Under Revised UCC §5-114, the test for determining whether Revised UCC Article 9 applies is whether:

The rights of an assignee against parties other than the issuer, transferee beneficiary, or a nominated person are governed (a) by Chapter 9 of the UCC when a security interest is involved; or (b) by "other law" when the beneficiary has effected an absolute interest. If the beneficiary creates a security interest, Chapter 9 of the UCC governs the secured party's right as against third parties such as the Trustee here.
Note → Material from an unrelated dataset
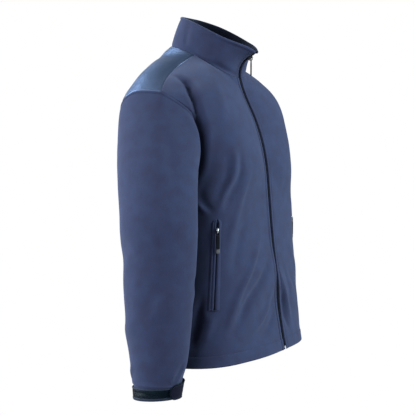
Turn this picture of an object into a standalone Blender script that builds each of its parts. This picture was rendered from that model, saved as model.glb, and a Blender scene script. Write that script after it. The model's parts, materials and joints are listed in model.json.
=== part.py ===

On the other hand, if the beneficiary makes an outright assignment of the proceeds, then "other law," namely the common law of assignment applies.

Applying Texas common law, the court ruled that Revised UCC Article 9 is inapplicable because Beneficiary and Assignee intended an irrevocable assignment of the LC proceeds, not to create a security interest:

The Letters clearly directed and authorized [Advising Bank] to pay the proceeds to the named assignees. Nowhere in the documents did the parties express an intention to create a security interest in the proceeds. Applying the test to this case, the Court is convinced that [Beneficiary] intended to effect an absolute assignment rather than create a security interest in the proceeds.

The court ruled that the assignment of the LC's proceeds to Assignee by Beneficiary did not fail for lack of consent, noting that "§ 5.114 definitely requires an issuer's consent to an assignment in order for the issuer to be unconditionally bound by the assignment. However, § 5.114 does not require an issuer's consent in order for an assignment to be valid between [Beneficiary] and [Assignee]."

4. Assignment of Proceeds; Texas Common Law: Trustee argued that the assignment was invalid because the assignment letters did not indicate Beneficiary's intent to assign the LC proceeds and Beneficiary did not relinquish control of the proceeds. The court disagreed, noting that the assignments contained clear conveyance language. The court also noted that even though relinquishment of control is not a specific requirement for an assignment under Texas common law, Beneficiary did relinquish control over the assignment proceeds when it executed the irrevocable assignments.

5. Transfer of Proceeds: Trustee argued that the "Assignment Letters gave [Assignees] a contractual right to payment that vested during the preference period" and "for purposes of avoidance under § 547 of the Bankruptcy Code, the [LC] Transfers did not occur until [Assignees] received the proceeds within the preference period." 11 U.S.C. § 547(e)(3). The court disagreed, ruling that the transfers occurred when the assignment letters were executed in favor of Assignees, not when the funds were disbursed.

The court based its ruling on the decision of the court in In re Gibraltar Resources which stated that "when a debtor makes an absolute assignment to a creditor, of money that the debtor is entitled to receive from a third party, a transfer is perfected and complete when the assignment is executed rather than when the money is disbursed to the creditor." In re Gibraltar Res., Inc., 202 B.R. 586 (N.D. Tex. 1996).

The court noted that "Here, [Beneficiary's] contract right to the [LC] proceeds as against [Confirming Bank] arose when it became the beneficiary in March 2002. Although [Beneficiary] had to perform all the duties and present confirming documents in order to obtain payment from the bank, its right to the [LC] proceeds came into play prior to that time. Therefore, [Beneficiary] had already acquired the contract right to the property transferred, i.e., the proceeds, at the time it made the assignments."